WOULD-BE opponents of Kathleen Kennedy Townsend are understandably envious of the advantages she holds as she seeks to ascend from lieutenant governor to governor.
There's the undeniable power of her maiden name - as close to political royalty as it gets in the United States.
There's the national fund-raising network and the influence of family members such as her uncle, Sen. Edward M. Kennedy.
And then there are the perks of incumbency.
Because she is lieutenant governor, Townsend's name appears on billboards, brochures and newspaper advertisements throughout the state, almost all of it paid for with taxpayer money. Her name greets visitors at Baltimore-Washington International Airport, and her travel schedule takes her to every corner of Maryland, ostensibly on official business.
During much of the past year, it was hard to avoid her voice.
No venue has given Townsend more exposure than a radio commercial she recorded for the Vehicle Theft Prevention Council.
In it, Townsend says she is speaking from an impound lot, a place she says she hopes the rest of us never have to visit. Auto theft would be a Fortune 500 business if it were legal, she says. She then reassures listeners that if we all do our part, "it doesn't have to be this way," and tells about the state's vehicle theft reward program.
If it seems as though the commercial ran everywhere, that's because it did. According to theft prevention council records, Townsend's spot ran 12,016 times from July 2000 to March this year. It ran on stations in Washington suburbs and in Western Maryland. It ran in Baltimore, in Annapolis and on the Eastern Shore. It even ran in Northern Virginia and Delaware.
"That was our intention, to get as much coverage of our reward program as possible," said W. Ray Presley, council executive director.
Presley points out that other politicians have had their turn. Gov. Parris N. Glendening was featured in the council's 1997 commercial, and Kweisi Mfume, president of the National Association for the Advancement of Colored People, was supposed to get his this year, but lawmakers scaled back auto theft funds and the announcements will no longer air.
Unlike other public service announcements, the Townsend spots weren't relegated to 4 a.m.

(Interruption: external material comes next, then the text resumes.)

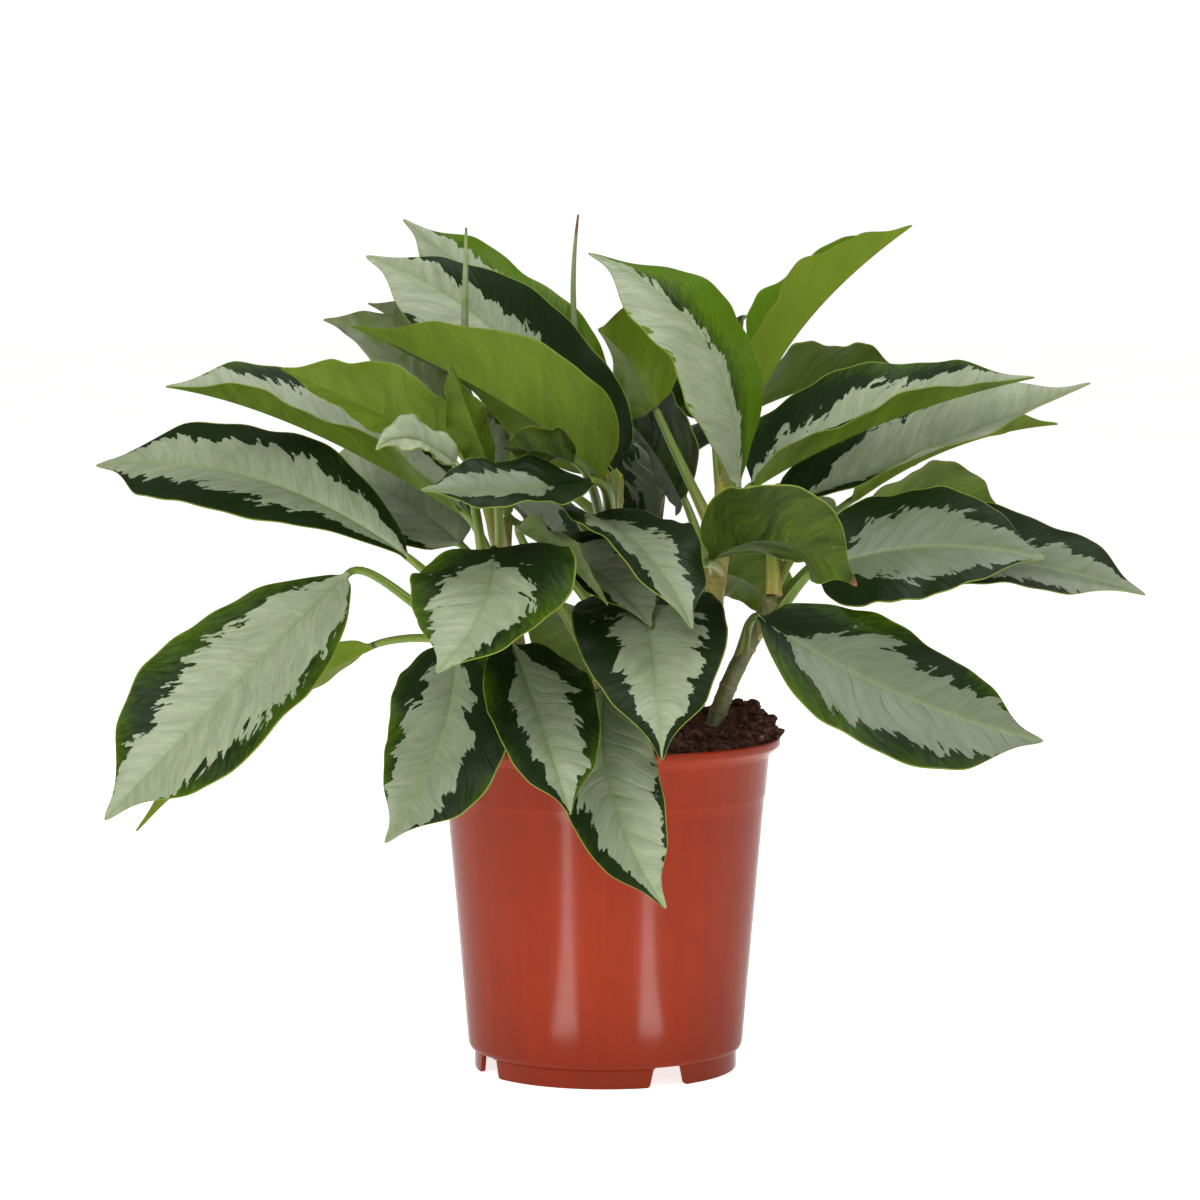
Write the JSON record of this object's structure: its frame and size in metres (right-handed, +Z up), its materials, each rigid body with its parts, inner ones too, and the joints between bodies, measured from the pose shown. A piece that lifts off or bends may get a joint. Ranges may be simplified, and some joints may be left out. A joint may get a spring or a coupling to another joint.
{
  "type": "potted chinese evergreen",
  "caption": "Chinese evergreen house plant with silver and green leaves on short canes, in a round plastic nursery pot filled with soil.",
  "frame": {"origin": "on the surface that the pot stands on, on the axis of the pot, which is also the middle of the bounding box", "axes": "+Z up, +X to the right and +Y away from the viewer, seen from the front"},
  "size_m": [0.5766, 0.3706, 0.4681],
  "materials": {
    "pot": "satin",
    "soil": "matte",
    "cane": "satin",
    "leaf": "satin"
  },
  "bodies": {
    "root": {"pot": "pot", "cane_front": "cane", "leaf_front_1": "leaf", "leaf_front_2": "leaf", "leaf_front_3": "leaf", "leaf_front_4": "leaf", "leaf_front_5": "leaf", "cane_left": "cane", "leaf_left_1": "leaf", "leaf_left_2": "leaf", "leaf_left_3": "leaf", "leaf_left_4": "leaf", "leaf_left_5": "leaf", "leaf_left_6": "leaf", "leaf_left_7": "leaf", "leaf_left_8": "leaf", "cane_left_back": "cane", "leaf_left_back_1": "leaf", "leaf_left_back_2": "leaf", "leaf_left_back_3": "leaf", "leaf_left_back_4": "leaf", "leaf_left_back_5": "leaf", "leaf_left_back_6": "leaf", "cane_centre": "cane", "leaf_centre_1": "leaf", "leaf_centre_2": "leaf", "leaf_centre_3": "leaf", "leaf_centre_4": "leaf", "leaf_centre_5": "leaf", "leaf_centre_6": "leaf", "leaf_centre_7": "leaf", "leaf_centre_8": "leaf", "cane_middle": "cane", "leaf_middle_1": "leaf", "leaf_middle_2": "leaf", "leaf_middle_3": "leaf", "leaf_middle_4": "leaf", "leaf_middle_5": "leaf", "leaf_middle_6": "leaf", "leaf_middle_7": "leaf", "leaf_middle_8": "leaf", "leaf_middle_9": "leaf", "cane_right": "cane", "leaf_right_1": "leaf", "leaf_right_2": "leaf", "leaf_right_3": "leaf", "leaf_right_4": "leaf", "leaf_right_5": "leaf", "leaf_right_6": "leaf", "cane_back": "cane", "leaf_back_1": "leaf", "leaf_back_2": "leaf", "leaf_back_3": "leaf", "leaf_back_4": "leaf", "soil": "soil"}
  },
  "joints": []
}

They ran in prime slots donated by member stations to the Maryland/District of Columbia/Delaware Broadcasters' Association.
The theft council paid the association $150,000. In exchange, it received ad time valued at $929,872, according to documents.
In other words, if other potential candidates such as Baltimore County Executive C.A. Dutch Ruppersberger or Montgomery County Executive Douglas M. Duncan wanted equivalent time, they'd have to pay nearly $1 million.
It's the type of exposure that other prospective candidates can only dream about.
Sauerbrey helping GOP attract female voters
Ellen R. Sauerbrey, the former Baltimore County delegate who twice ran for governor against Glendening, is playing a leading role in a national Republican initiative to increase GOP votes among women.
"Women have been the reason we have lost elections, and very close elections," Sauerbrey said during a conference call last week as the Republican National Committee announced its outreach effort during a meeting in Boston.
Sauerbrey lost to Glendening by fewer than 6,000 votes in 1994.
President Bush won 43 percent of the female vote nationwide last year, up from the 38 percent captured by Bob Dole in 1996 but down significantly from the totals of Ronald Reagan. GOP leaders think Bush's policies on tax cuts and education should make him more popular with women.
"His issues are right with women," said Ann Wagner, co-chairwoman of the RNC. "Our job as a party is to get our message out." Part of the effort includes a new Web site, www.winningwo- men.org.
Republicans in Maryland and elsewhere say they can make the most headway in education. "In Maryland, there is certainly no issue that women care about more than schools," Sauerbrey said.
Hopkins ties are turned against N.Y. candidate
In the rough-and-tumble world of New York City politics, financial-services magnate Michael Bloomberg is learning that the Johns Hopkins ties that are an asset in Baltimore can be turned against him.
Bloomberg is chairman of the Hopkins board of trustees, and he also is running for New York City mayor as a Republican. The New York Post reports that GOP primary opponent Herman Badillo, former chairman of City University of New York, has said Bloomberg should bear some responsibility for oversight of the procedures that resulted in the death of an asthma study patient.
On the campaign trail, Bloomberg has refused to answer questions about the death, the Post reports.